● **GIVEN INSTRUCTION**:
Which lines come from the start of the records through the line that holds "SENSOR_W = 36"? Write them out word for word.

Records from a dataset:

--------------------------------

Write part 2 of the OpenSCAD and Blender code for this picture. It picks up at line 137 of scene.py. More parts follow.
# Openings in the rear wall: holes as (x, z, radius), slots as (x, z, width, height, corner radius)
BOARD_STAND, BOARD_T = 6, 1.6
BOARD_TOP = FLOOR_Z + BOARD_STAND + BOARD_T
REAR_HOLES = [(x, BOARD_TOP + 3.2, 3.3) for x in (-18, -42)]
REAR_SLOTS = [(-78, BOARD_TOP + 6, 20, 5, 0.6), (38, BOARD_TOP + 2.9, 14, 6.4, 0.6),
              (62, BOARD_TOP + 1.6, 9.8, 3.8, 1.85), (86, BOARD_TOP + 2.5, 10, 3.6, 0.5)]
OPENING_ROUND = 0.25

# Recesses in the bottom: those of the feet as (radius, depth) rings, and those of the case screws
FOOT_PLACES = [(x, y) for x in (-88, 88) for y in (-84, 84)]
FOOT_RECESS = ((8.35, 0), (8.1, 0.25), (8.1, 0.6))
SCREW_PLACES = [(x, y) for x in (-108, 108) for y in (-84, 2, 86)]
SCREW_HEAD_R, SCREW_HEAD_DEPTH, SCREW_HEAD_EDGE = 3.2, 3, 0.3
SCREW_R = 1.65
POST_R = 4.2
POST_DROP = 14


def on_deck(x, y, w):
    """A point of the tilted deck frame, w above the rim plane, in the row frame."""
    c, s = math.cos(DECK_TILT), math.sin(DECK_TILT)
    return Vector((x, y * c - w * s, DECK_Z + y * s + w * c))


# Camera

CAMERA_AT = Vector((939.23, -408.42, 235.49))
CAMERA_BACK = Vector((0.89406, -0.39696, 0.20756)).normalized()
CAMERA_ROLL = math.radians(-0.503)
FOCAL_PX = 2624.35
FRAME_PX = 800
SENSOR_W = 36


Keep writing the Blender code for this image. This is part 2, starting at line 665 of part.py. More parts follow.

--------------------------------

● **FINAL ANSWER**:
Write part 2 of the OpenSCAD and Blender code for this picture. It picks up at line 137 of scene.py. More parts follow.
# Openings in the rear wall: holes as (x, z, radius), slots as (x, z, width, height, corner radius)
BOARD_STAND, BOARD_T = 6, 1.6
BOARD_TOP = FLOOR_Z + BOARD_STAND + BOARD_T
REAR_HOLES = [(x, BOARD_TOP + 3.2, 3.3) for x in (-18, -42)]
REAR_SLOTS = [(-78, BOARD_TOP + 6, 20, 5, 0.6), (38, BOARD_TOP + 2.9, 14, 6.4, 0.6),
              (62, BOARD_TOP + 1.6, 9.8, 3.8, 1.85), (86, BOARD_TOP + 2.5, 10, 3.6, 0.5)]
OPENING_ROUND = 0.25

# Recesses in the bottom: those of the feet as (radius, depth) rings, and those of the case screws
FOOT_PLACES = [(x, y) for x in (-88, 88) for y in (-84, 84)]
FOOT_RECESS = ((8.35, 0), (8.1, 0.25), (8.1, 0.6))
SCREW_PLACES = [(x, y) for x in (-108, 108) for y in (-84, 2, 86)]
SCREW_HEAD_R, SCREW_HEAD_DEPTH, SCREW_HEAD_EDGE = 3.2, 3, 0.3
SCREW_R = 1.65
POST_R = 4.2
POST_DROP = 14


def on_deck(x, y, w):
    """A point of the tilted deck frame, w above the rim plane, in the row frame."""
    c, s = math.cos(DECK_TILT), math.sin(DECK_TILT)
    return Vector((x, y * c - w * s, DECK_Z + y * s + w * c))


# Camera

CAMERA_AT = Vector((939.23, -408.42, 235.49))
CAMERA_BACK = Vector((0.89406, -0.39696, 0.20756)).normalized()
CAMERA_ROLL = math.radians(-0.503)
FOCAL_PX = 2624.35
FRAME_PX = 800
SENSOR_W = 36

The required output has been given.